Communication research and scicomm were now firmly linked. These efforts are also reflected in medical fields, where similarly funding is provided by NIH to research projects that examine the effect of science communication tools such as media programming on audiences, patients, or health care professionals.  

The original cast of 3-2-1 Contact! From left, Marc (Leon W. Grant), Lisa (Liz Moses), and Trini (Ginny Ortiz)

The original cast of 3-2-1 Contact! From left, Marc (Leon W. Grant), Lisa (Liz Moses), and Trini (Ginny Ortiz)

Screenshot via YouTube

The medical field especially has been integrating science/health communication training in their programming as doctor-patient communication is a part of everyday health practice. Organizations such as The Alan Alda Center for Communicating Sciences provide training for scientists and health professionals through improv and empathy training and many universities offer courses in health communication to their students. Additionally, science communication researchers have also been collaborating with policy-makers to address public health issues, as lately also witnessed in the case of COVID

In 2021, scicomm is using new technology to involve the audience in storytelling. Two such technologies are AR and VR. Augmented reality (AR), like an Instagram filter, is a more affordable way to help the audience engage with the world around them, because it uses a device they already have in their pocket, says Wes Della Volla, Founder & Connector-of-Dots at Meridian Treehouse. For example, National Geographic’s Spark AR allows you to see yourself as a climber on Mount Everest. On the other hand, virtual reality (VR) can take you out of your world, and to a place you have never been. That would need a headset and a deeper immersion in the new environment, such as The Hydrous’ IMMERSE VR .

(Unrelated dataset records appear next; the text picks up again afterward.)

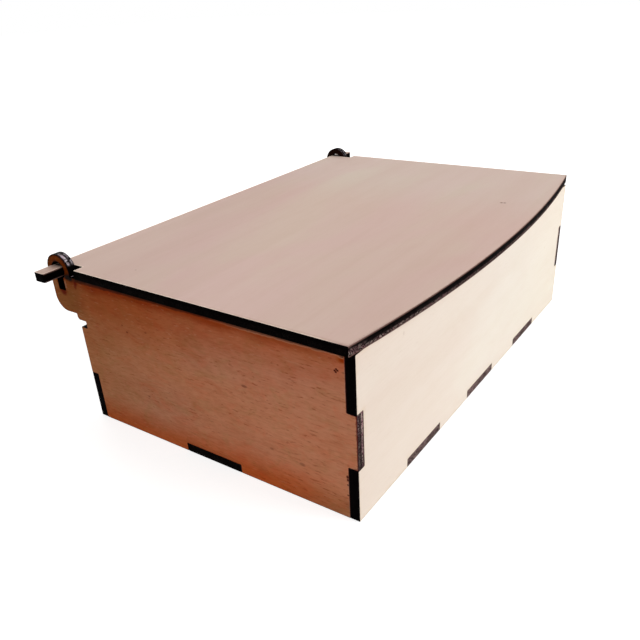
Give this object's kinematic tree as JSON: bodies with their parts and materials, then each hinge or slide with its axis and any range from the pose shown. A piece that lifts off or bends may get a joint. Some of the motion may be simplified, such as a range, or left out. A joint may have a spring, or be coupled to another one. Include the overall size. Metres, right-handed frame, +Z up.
{
  "type": "hinged lid wooden box",
  "caption": "Laser-cut plywood box with finger joints and a flat bowed lid that swings up on tabs held in ears at the back corners.",
  "frame": {"origin": "centre of the underside of the box, on the surface it stands on", "axes": "+X along the hinge to the box's right as seen from the front, +Y to the back, +Z up"},
  "size_m": [0.1824, 0.1237, 0.0594],
  "materials": {
    "front_ply": "bare pale plywood, laser-charred edges",
    "back_ply": "bare plywood, laser-charred edges",
    "side_ply": "bare warm brown plywood, laser-charred edges",
    "floor_ply": "bare plywood, laser-charred edges",
    "lid_ply": "bare smooth plywood, laser-charred edges"
  },
  "bodies": {
    "box": {"front_panel": "front_ply", "back_panel": "back_ply", "left_panel": "side_ply", "right_panel": "side_ply", "floor_panel": "floor_ply"},
    "lid": {"lid": "lid_ply"}
  },
  "joints": [
    {"name": "lid_hinge", "type": "hinge", "parent": "box", "child": "lid", "pos_m": [0, 0.0588, 0.054], "axis": [-1, 0, 0], "range_deg": [0, 90]}
  ]
}
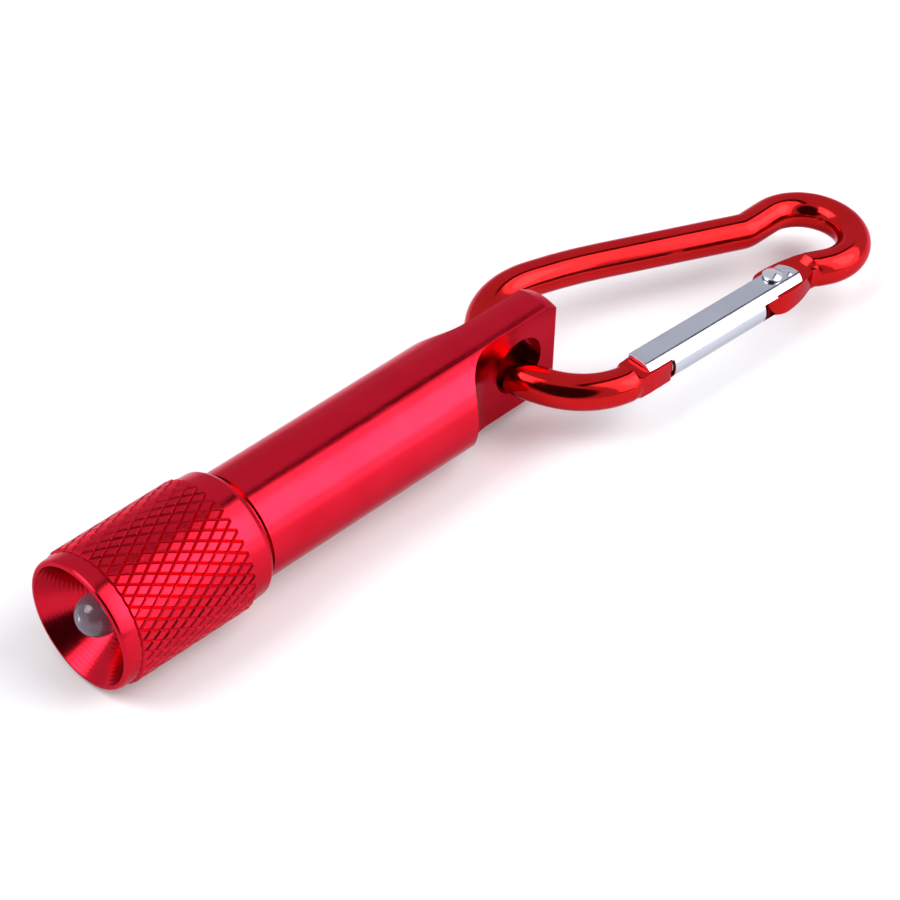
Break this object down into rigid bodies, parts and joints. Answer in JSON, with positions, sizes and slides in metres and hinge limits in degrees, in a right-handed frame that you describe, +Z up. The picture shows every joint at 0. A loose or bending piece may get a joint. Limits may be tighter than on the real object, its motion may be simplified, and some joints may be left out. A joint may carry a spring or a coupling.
{
  "type": "keychain flashlight",
  "caption": "Small turned aluminium twist flashlight with a knurled head, cone reflector and clear lamp, and a snap hook through its flat tail tab.",
  "frame": {"origin": "on the torch's axis, at the middle of the barrel's plain grip", "axes": "+X along the torch's axis from the head toward the tail and snap hook, +Z up as the torch lies on its side, with the tail tab's flats facing -Y and +Y"},
  "size_m": [0.1182, 0.0275, 0.0166],
  "materials": {
    "anodised_red": "anodised satin",
    "anodised_hook_red": "anodised gloss",
    "seal_rubber": "matt",
    "sleeve_film": "gloss",
    "spring_steel": "satin",
    "clear_epoxy": "clear",
    "tinned_lead": "satin",
    "phosphor": "matt",
    "white_nylon": "matt",
    "contact_brass": "polished",
    "nickel_sheet": "polished",
    "rivet_steel": "polished",
    "cell_steel": "satin",
    "cell_nylon": "matt",
    "cell_cap_steel": "polished"
  },
  "bodies": {
    "barrel_body": {"barrel": "anodised_red", "neck_seal_ring": "seal_rubber", "battery_sleeve": "sleeve_film", "cell_can_1": "cell_steel", "cell_can_2": "cell_steel", "cell_can_3": "cell_steel", "cell_gasket_1": "cell_nylon", "cell_gasket_2": "cell_nylon", "cell_gasket_3": "cell_nylon", "cell_cap_1": "cell_cap_steel", "cell_cap_2": "cell_cap_steel", "cell_cap_3": "cell_cap_steel", "tail_spring": "spring_steel"},
    "lamp_module": {"led_lens": "clear_epoxy", "led_cathode_lead": "tinned_lead", "led_anode_lead": "tinned_lead", "led_chip": "phosphor", "led_carrier": "white_nylon", "front_contact": "contact_brass"},
    "head": {"head_shell": "anodised_red"},
    "hook": {"hook_frame": "anodised_hook_red"},
    "gate": {"gate_channel": "nickel_sheet", "gate_rivet": "rivet_steel", "gate_spring": "spring_steel"}
  },
  "joints": [
    {"name": "head_advance", "type": "slide", "parent": "barrel_body", "child": "lamp_module", "axis": [-1, 0, 0], "range_m": [-0.00058, 0.00481]},
    {"name": "head_twist", "type": "hinge", "parent": "lamp_module", "child": "head", "pos_m": [-0.02761, 0, 0], "axis": [-1, 0, 0], "range_deg": [-260, 2160]},
    {"name": "hook_swing", "type": "hinge", "parent": "barrel_body", "child": "hook", "pos_m": [0.02729, 0, 0], "axis": [0, 1, 0], "range_deg": [-125, 125]},
    {"name": "gate_open", "type": "hinge", "parent": "hook", "child": "gate", "pos_m": [0.06147, -0.0115, -0.00218], "axis": [-0.034, 0, -0.9994], "range_deg": [0, 35], "stiffness_Nm_per_rad": 0.03, "springref_deg": -20.05}
  ],
  "couplings": [
    {"joint": "head_advance", "follows": "head_twist", "m_per_rad": 0.00012732}
  ]
}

A more participatory method of engagement in science are citizen science projects. One scientist can’t catalog a million pictures on their own, but a million people can, says Dr. Grace Wolf-Chase, co-creator of the Milky Way Project (MWP). While computers are great at many things, they are not so great at recognizing patterns. In the MWP, scientists needed human eyes to look at their thousands of pictures and classify what they see. Over 20,000 volunteers completed more than 4 million classifications over the lifetime of the Milky Way Project. Papers coming out of these projects acknowledge the volunteers, and in some cases even include them as coauthors. Even though citizen science projects have been in place since the 1950s — such as the 1956’s Operation Moonwatch work to observe and document satellites — these projects are now an integral part of modern day scientific research in fields from astronomy to cancer research. 

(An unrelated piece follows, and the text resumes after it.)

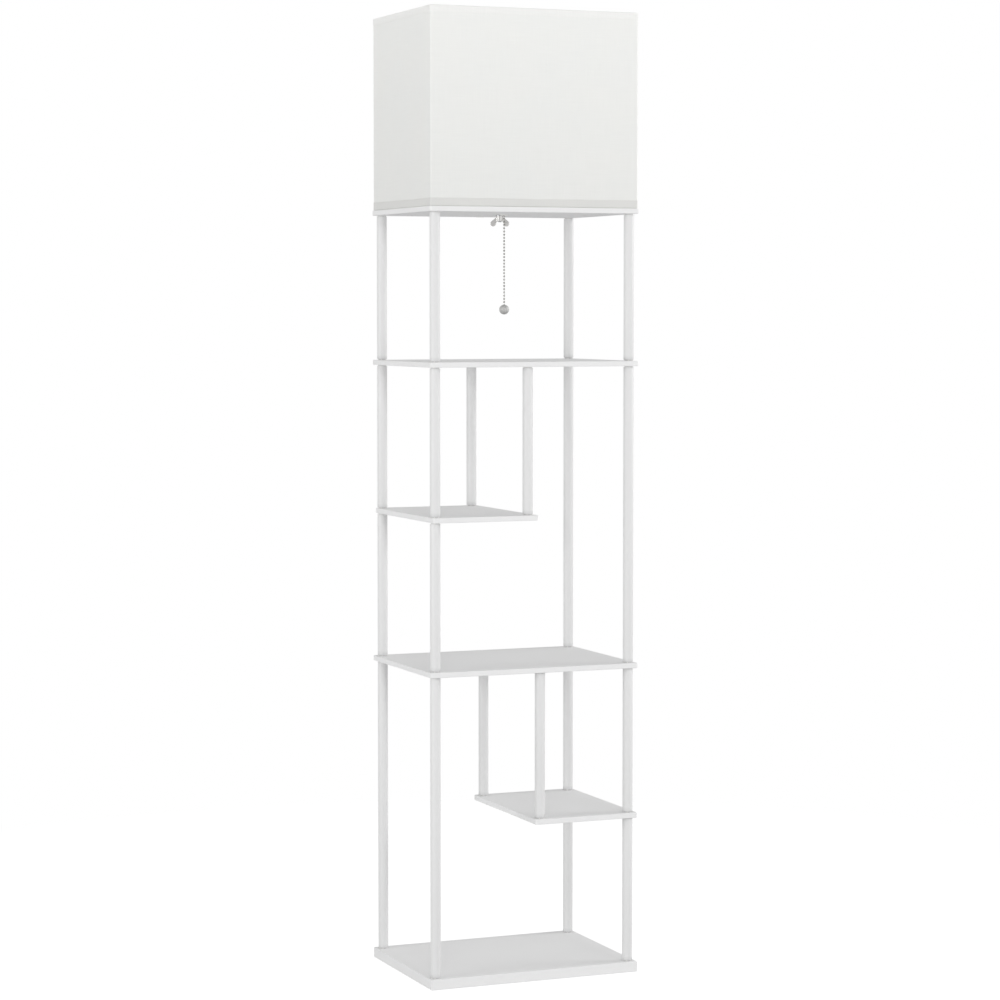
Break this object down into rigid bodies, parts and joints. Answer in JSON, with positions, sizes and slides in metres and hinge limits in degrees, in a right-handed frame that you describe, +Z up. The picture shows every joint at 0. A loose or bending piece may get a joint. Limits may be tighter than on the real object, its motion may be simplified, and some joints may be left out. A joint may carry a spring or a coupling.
{
  "type": "shelf floor lamp",
  "caption": "Tall open shelf tower of boards on round posts, with a rectangular fabric shade on top and a bead pull chain under the lamp plate.",
  "frame": {"origin": "centre of the base board's underside, on the floor", "axes": "+Z up, +X right along the wide side, -Y towards the front"},
  "size_m": [0.35, 0.26, 1.51],
  "materials": {
    "painted_board": "satin white paint on MDF",
    "powder_coated_tube": "satin white powder coat",
    "nylon": "natural nylon",
    "zinc_plated_steel": "bright zinc plate",
    "nickel_plated_nut": "bright nickel plate",
    "nickel_plated_chain": "nickel plate",
    "satin_nickel_ball": "satin nickel plate",
    "holder_plastic": "white moulded thermoset",
    "brass": "plain brass",
    "bushing_plastic": "white moulded nylon",
    "linen": "plain-weave linen on a stiff backing",
    "linen_hem": "folded plain-weave linen tape",
    "coated_wire": "white powder coat",
    "opal_globe": "opal polycarbonate",
    "bulb_plastic": "white polycarbonate",
    "bulb_metal": "nickel-plated screw base"
  },
  "bodies": {
    "stand": {"base_board": "painted_board", "base_bolts": "zinc_plated_steel", "bulb_base": "bulb_metal", "bulb_contact": "brass", "bulb_globe": "opal_globe", "bulb_housing": "bulb_plastic", "centre_contact": "brass", "chain_bushing": "bushing_plastic", "cord_bushing": "bushing_plastic", "holder_body": "holder_plastic", "holder_stud": "zinc_plated_steel", "inner_post_screws": "powder_coated_tube", "lamp_plate": "painted_board", "lower_half_shelf": "painted_board", "middle_shelf": "painted_board", "plate_screws": "zinc_plated_steel", "post_base_left_back": "powder_coated_tube", "post_base_left_front": "powder_coated_tube", "post_base_right_back": "powder_coated_tube", "post_base_right_front": "powder_coated_tube", "post_lower_inner_back": "powder_coated_tube", "post_lower_inner_front": "powder_coated_tube", "post_lower_right_back": "powder_coated_tube", "post_lower_right_front": "powder_coated_tube", "post_middle_left_back": "powder_coated_tube", "post_middle_left_front": "powder_coated_tube", "post_middle_right_back": "powder_coated_tube", "post_middle_right_front": "powder_coated_tube", "post_plugs": "nylon", "post_top_left_back": "powder_coated_tube", "post_top_left_front": "powder_coated_tube", "post_top_right_back": "powder_coated_tube", "post_top_right_front": "powder_coated_tube", "post_upper_inner_back": "powder_coated_tube", "post_upper_inner_front": "powder_coated_tube", "post_upper_left_back": "powder_coated_tube", "post_upper_left_front": "powder_coated_tube", "screw_liner": "brass", "shade_bottom_hem": "linen_hem", "shade_fitter": "coated_wire", "shade_ring": "holder_plastic", "shade_skin": "linen", "shade_top_hem": "linen_hem", "shade_top_wire": "coated_wire", "through_studs": "zinc_plated_steel", "top_shelf": "painted_board", "upper_half_shelf": "painted_board", "washer": "zinc_plated_steel", "wing_nut": "nickel_plated_nut"},
    "pull_run": {"switch_plunger": "nylon", "chain_upper": "nickel_plated_chain"},
    "swing_link": {"chain_link": "nickel_plated_chain"},
    "hanging_chain": {"chain_lower": "nickel_plated_chain", "pull_ball": "satin_nickel_ball"}
  },
  "joints": [
    {"name": "chain_pull", "type": "slide", "parent": "stand", "child": "pull_run", "axis": [0, 0, -1], "range_m": [0, 0.008], "stiffness_N_per_m": 600, "springref_m": -0.003},
    {"name": "chain_swing_fore_aft", "type": "hinge", "parent": "pull_run", "child": "swing_link", "pos_m": [0, 0, 1.1919], "axis": [1, 0, 0], "range_deg": [-45, 30]},
    {"name": "chain_swing_sideways", "type": "hinge", "parent": "swing_link", "child": "hanging_chain", "pos_m": [0, 0, 1.18684], "axis": [0, 1, 0], "range_deg": [-45, 45]}
  ]
}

If scicomm has been historically white, social media has been an important platform to go around gatekeepings and provide a more democratic space. One scicomm social media star is Dr. Raven the Science Maven (aka Dr. Raven Baxter), who uses different social media platforms from YouTube to Twitter to produce entertaining science content, discuss science and society, and even her every-day life. Dr. Baxter’s authenticity easily comes through her content, from her tweets on making an earth sandwich, or her experiences as a black woman in STEM, to her music video about antibodies. She funded and hosted initiatives such as BlackInSciComm and formed a community for more diverse science communicators to share their experiences and to establish a sense of belonging. 

It’s for good reason we call academia the ivory tower, it implies that it’s above others and cut off from the real world. This is a toxic notion that can only contribute to distrust for science and for science to become irrelevant in certain instances. By continuing to do things the way they have always been done, we also lose the attention of many, especially those who can’t see themselves in science or don’t have access to it.